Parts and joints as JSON:
* * * *
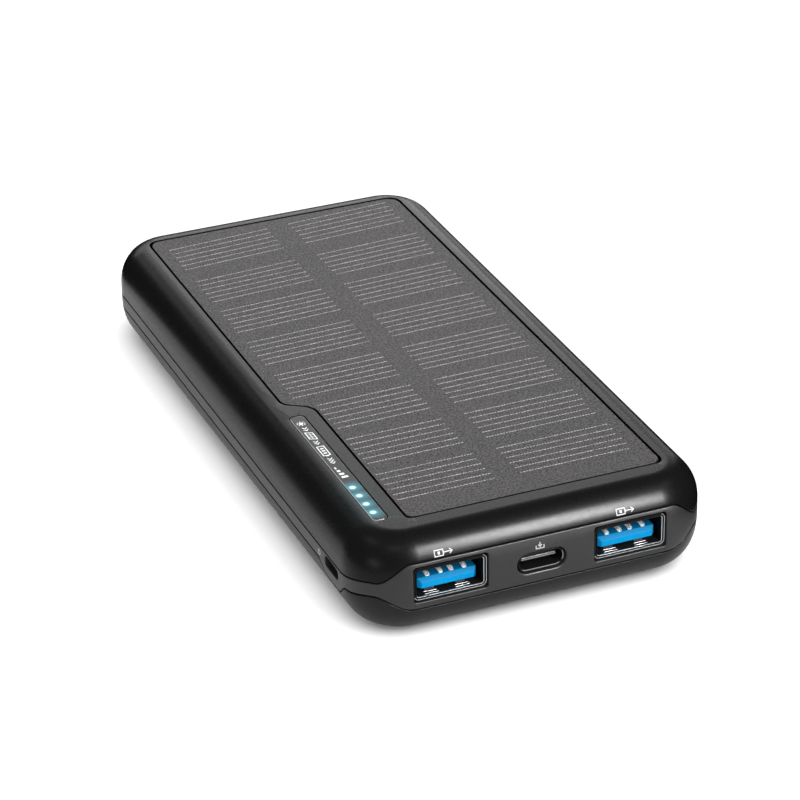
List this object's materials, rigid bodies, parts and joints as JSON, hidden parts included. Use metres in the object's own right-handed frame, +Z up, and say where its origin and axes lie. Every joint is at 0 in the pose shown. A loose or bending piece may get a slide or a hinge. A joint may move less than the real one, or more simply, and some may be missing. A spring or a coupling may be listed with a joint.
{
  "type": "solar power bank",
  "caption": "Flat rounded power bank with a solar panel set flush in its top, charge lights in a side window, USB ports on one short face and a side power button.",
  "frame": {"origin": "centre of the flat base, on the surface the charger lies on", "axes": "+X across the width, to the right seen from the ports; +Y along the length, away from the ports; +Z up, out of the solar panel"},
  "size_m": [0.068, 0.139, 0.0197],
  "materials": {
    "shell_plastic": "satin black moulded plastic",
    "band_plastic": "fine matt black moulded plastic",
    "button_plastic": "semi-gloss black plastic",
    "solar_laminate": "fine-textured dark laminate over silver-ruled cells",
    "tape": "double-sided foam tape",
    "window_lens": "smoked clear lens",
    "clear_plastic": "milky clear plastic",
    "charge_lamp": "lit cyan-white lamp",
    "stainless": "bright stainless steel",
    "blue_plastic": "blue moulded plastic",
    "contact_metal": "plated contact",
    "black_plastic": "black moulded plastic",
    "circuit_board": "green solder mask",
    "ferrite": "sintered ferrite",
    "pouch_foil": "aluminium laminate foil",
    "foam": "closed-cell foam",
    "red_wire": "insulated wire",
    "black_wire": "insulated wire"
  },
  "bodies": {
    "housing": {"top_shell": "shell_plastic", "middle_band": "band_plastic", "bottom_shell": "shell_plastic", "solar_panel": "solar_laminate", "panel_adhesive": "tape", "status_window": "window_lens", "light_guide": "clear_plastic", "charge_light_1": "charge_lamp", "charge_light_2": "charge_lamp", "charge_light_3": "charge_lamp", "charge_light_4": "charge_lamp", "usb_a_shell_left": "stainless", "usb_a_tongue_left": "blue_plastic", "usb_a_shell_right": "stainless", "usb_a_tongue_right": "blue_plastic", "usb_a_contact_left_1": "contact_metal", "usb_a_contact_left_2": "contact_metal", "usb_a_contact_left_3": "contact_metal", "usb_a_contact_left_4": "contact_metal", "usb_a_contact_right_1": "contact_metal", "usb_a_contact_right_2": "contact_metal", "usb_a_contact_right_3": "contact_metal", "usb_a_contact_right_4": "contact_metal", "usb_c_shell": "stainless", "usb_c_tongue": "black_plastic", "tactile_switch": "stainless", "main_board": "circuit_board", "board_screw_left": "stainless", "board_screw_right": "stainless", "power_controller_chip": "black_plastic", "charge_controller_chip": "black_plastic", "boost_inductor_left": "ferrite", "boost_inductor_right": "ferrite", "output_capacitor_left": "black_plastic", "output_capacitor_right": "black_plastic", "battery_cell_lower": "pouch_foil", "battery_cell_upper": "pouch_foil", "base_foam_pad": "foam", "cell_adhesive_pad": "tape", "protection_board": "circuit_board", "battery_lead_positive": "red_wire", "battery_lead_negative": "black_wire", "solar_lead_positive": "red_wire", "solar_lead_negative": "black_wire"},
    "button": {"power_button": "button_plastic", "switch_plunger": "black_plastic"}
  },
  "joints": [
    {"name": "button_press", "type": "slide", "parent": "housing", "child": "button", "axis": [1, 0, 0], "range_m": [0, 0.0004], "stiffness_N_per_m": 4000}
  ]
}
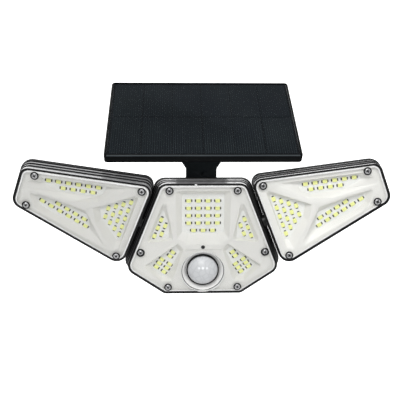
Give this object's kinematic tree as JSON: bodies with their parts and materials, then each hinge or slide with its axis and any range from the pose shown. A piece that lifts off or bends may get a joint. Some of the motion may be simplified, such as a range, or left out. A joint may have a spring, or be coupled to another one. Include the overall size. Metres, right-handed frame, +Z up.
* * * *
◆ Written exercise: Read through the entries and copy each line in which "from" appears.

◆ Problem solution:
  "frame": {"origin": "centre of the flat base, on the surface the charger lies on", "axes": "+X across the width, to the right seen from the ports; +Y along the length, away from the ports; +Z up, out of the solar panel"},
Give this object's kinematic tree as JSON: bodies with their parts and materials, then each hinge or slide with its axis and any range from the pose shown. A piece that lifts off or bends may get a joint. Some of the motion may be simplified, such as a range, or left out. A joint may have a spring, or be coupled to another one. Include the overall size. Metres, right-handed frame, +Z up.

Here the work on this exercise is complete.